At the same time, the 'or' operator ('|') works great. But the problem is that '|' at least one match is enough to fulfill the condition, but I need several.
I understand that with the '&' operator both conditions will be checked, which will be applied to each row in the data frame, I would like to know if it is possible to apply the conditions to the whole column and not row by row ?

import pandas as pd
import numpy as np
import re


df_16 = pd.DataFrame({"number": ["onE:    ", "  Two:", np.nan, "fIve", "[email protected]", "tHree", "   one", "tWo", "tWo     SIx", "one"], 'phone': [11, 22, 33, 44, 55, 300, 77, 1000, 1, 5],
 "item": ["debt", "phone", "room", "go", "hoot", "aaple", "orange", "phone", "tool", 'hoooo'],
  "seria": [1050.34344343, 150, 544, 245, 230, 50, 300, 70, 33, 100]},
  index=['q', 'e', 'r', 't', 'u', 'y', 'j', 'v', 'm', 'g'])

df_17 = pd.DataFrame({"number": ["onE#", "tWo:", "six      ", " fiVE   ", "four", "thRee:", np.nan, "twO", "two Six", "Two fOr"], 'phone': [11, 22, 33, 44, 55, 300, 77, 1000, 1, 5],
 "item": ["debt", "phone", "room", "go", "hoot", "aaple", "orange", "phone", "tool", 'hoooo'],
  "seria": [1050.34344343, 160, 544, 245, 230, 50, 300, 70, 33, 100]},
  index=['q', 'e', 'r', 't', 'u', 'y', 'j', 'v', 'm', 'g'])
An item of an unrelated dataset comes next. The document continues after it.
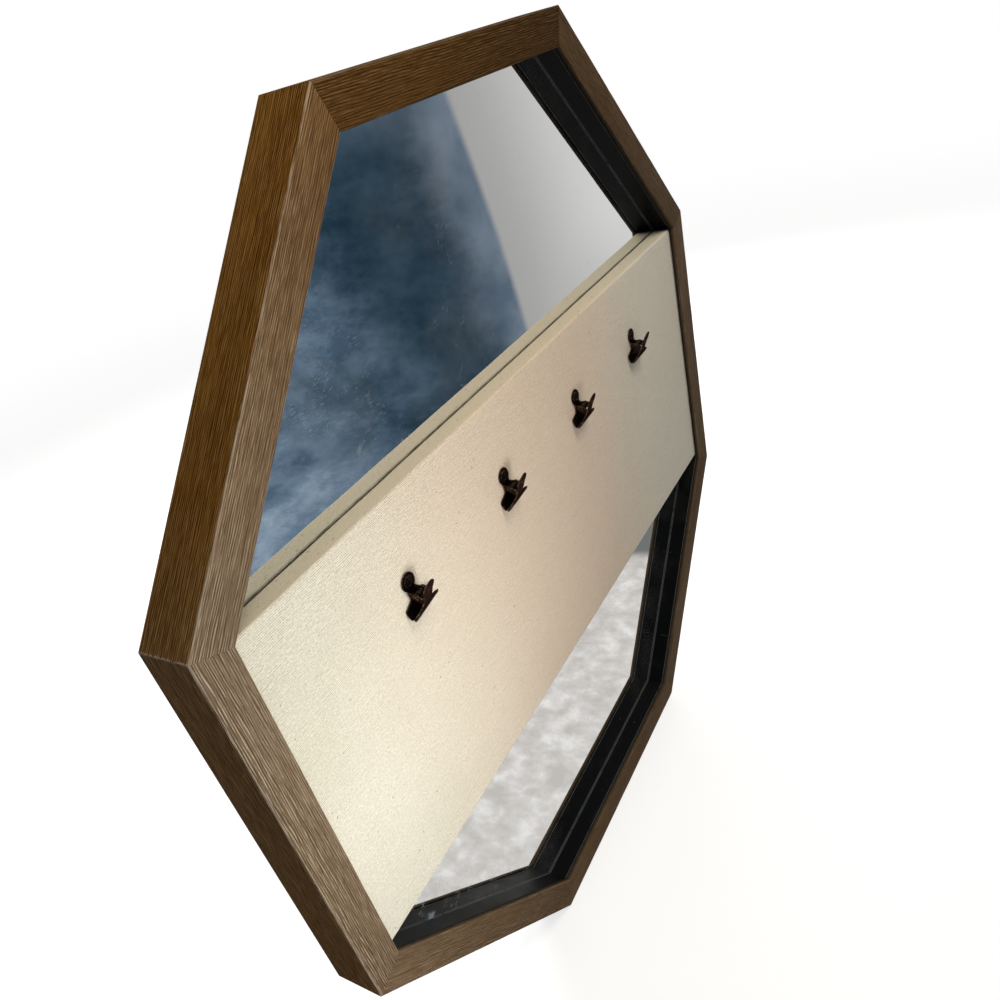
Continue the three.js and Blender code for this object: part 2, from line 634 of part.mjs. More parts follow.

df_18 = pd.DataFrame({"number": ["gggg", "TTt", "HHHH     ", " HJkl   ", "green", "redd", np.nan, "twO", "nuul", "Null"], 'phone': [11, 22, 33, 44, 55, 300, 77, 1000, 1, 5],
 "item": ["debt", "phone", "room", "go", "hoot", "aaple", "orange", "phone", "tool", 'hoooo'],
  "seria": [1050.34344343, 160, 544, 245, 230, 50, 300, 70, 33, 100]},
  index=['q', 'e', 'r', 't', 'u', 'y', 'j', 'v', 'm', 'g'])

list_data = [df_16, df_17]

for i in list_data:
    i['number'] = i['number'].fillna('empty') # заполняет nan значения 
    i['number'] = i['number'].agg([lambda do: re.sub(r'[#@:]', ' ', do)], axis=0) # убирает ненужные символы
    i['number'] = i['number'].agg([lambda do: re.sub(r'\s+', ' ', do)], axis=0) # убирает двойные (или больше) пробелы
    
    # переводит строк в нижний регистр, убирает пробелы (которые остались), поиск совпадений
    check = (i['number'].astype(str).str.lower().str.strip().str.fullmatch('two (six|for)') & i['number'].astype(str).str.lower().str.strip().str.fullmatch('six')) 
    if check.any():
        getting = i
        print(getting)        
        print(check)

I partly solved this problem, I performed keyword checking, separately, but it will be wrong when you need to search for many keywords.

import pandas as pd
import numpy as np
import re


df_16 = pd.DataFrame({"number": ["onE:    ", "  Two:", np.nan, "fIve", "[email protected]", "tHree", "   one", "tWo", "tWo     SIx", "one"], 'phone': [11, 22, 33, 44, 55, 300, 77, 1000, 1, 5],
 "item": ["debt", "phone", "room", "go", "hoot", "aaple", "orange", "phone", "tool", 'hoooo'],
  "seria": [1050.34344343, 150, 544, 245, 230, 50, 300, 70, 33, 100]},
  index=['q', 'e', 'r', 't', 'u', 'y', 'j', 'v', 'm', 'g'])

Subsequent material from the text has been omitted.